HONORINE de Brebant, Variegate de Bologna, Tuscany Superb, La France, Queen of Denmark, the rose garden is a European roll call…

HONORINE de Brebant, Variegate de Bologna, Tuscany Superb, La France, Queen of Denmark, the rose garden is a European roll call right now as the old roses spill out in generous and rich profusion with heavy, nostalgic scents which fill the air intoxicatingly.

For many gardens this is the high point of summer - an intense few weeks of bliss with flowers varying from blowzy cabbages to disarmingly simple, finepetalled compositions of great sophistication. Because their season is ephemeral we can love them all the more.

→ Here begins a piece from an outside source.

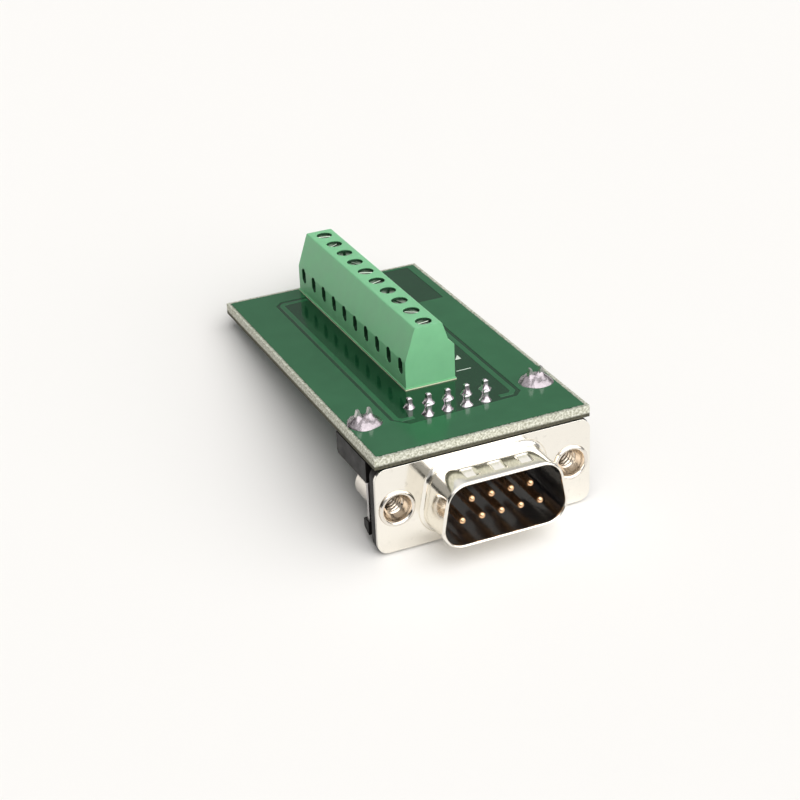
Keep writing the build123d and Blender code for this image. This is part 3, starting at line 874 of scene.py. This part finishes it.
@dataclass
class LockJoint:
    """Hand-soldered joint round a board lock: a lumpy dome drawn up both prongs."""
    palette: Palette
    hand: Hand
    radius: float = 2.5
    dome: float = 0.72
    tent: float = 0.95
    prong_x: float = 0.8
    rings: int = 30
    columns: int = 72

    def build(self) -> None:
        """Builds the dome as a height field over a disc.

        The rim wavers by three and five slow waves round the disc. The height is a flattened dome, plus a
        little tent round each prong that falls off as a power of the distance, plus a lump and soft waves.
        """
        piece = Piece(f"lock_joint_{self.hand.label}")
        side = self.hand.value
        angles = round_turn(self.columns)
        share = np.linspace(1, 0.02, self.rings)[:, None]
        rim = self.radius * (1 - 0.035 * (1 + np.sin(3 * angles + side)) - 0.02 * (1 + np.cos(5 * angles)))
        x = share * rim * np.cos(angles)
        y = share * rim * np.sin(angles)
        dome = self.dome * (1 - share ** 2.6) ** 0.75
        tents = sum(self.tent / (1 + ((x - s * self.prong_x) / 0.46) ** 2 + (y / 0.42) ** 2) ** 1.3
                    for s in (-1, 1))
        lump = 0.14 * np.exp(-((x + 1.2) ** 2 + (y - side * 0.9) ** 2) / 0.5)
        waves = 0.05 * np.sin(3.1 * x + side) * np.cos(2.7 * y) + 0.03 * np.sin(6.3 * x - 5.1 * y)
        height = dome + tents * smooth_step((1 - share) * 3) + (lump + waves) * (1 - share ** 4)
        piece.add_solid(points(side * JACK_X + x, LOCK_Y + y, BOARD_TOP + height))
        piece.finish(self.palette, "solder", (f"lock_solder_{self.hand.label}",), 60, look="frosted_solder")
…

Their coming fills us with anticipation and their passing leaves sweet memories and a resolution to be more attentive and diligent in their care.

That so many old roses survived is a happy chance and we may thank, indirectly, one ambitious European who sought to make us all one. My fellow townsan, Arthur Wellesley, and many others took a different view and the Napoleonic ambition to unite all Europe under French rule perished at Waterloo.

Before that, the Empress Josephine had been relegated to Malmaison when Napoleon sought a wife to bear him an heir. Josephine turned to her garden and especially to her roses. From all over Europe and further afield plants were gathered and many neglected and all forgotten roses were made fashionable again. The cult spread and breeders took up the challenge, producing a great line of worthy garden plants which eventually led to the introduction of the hybrid teas, the floribundas and the modern patio roses.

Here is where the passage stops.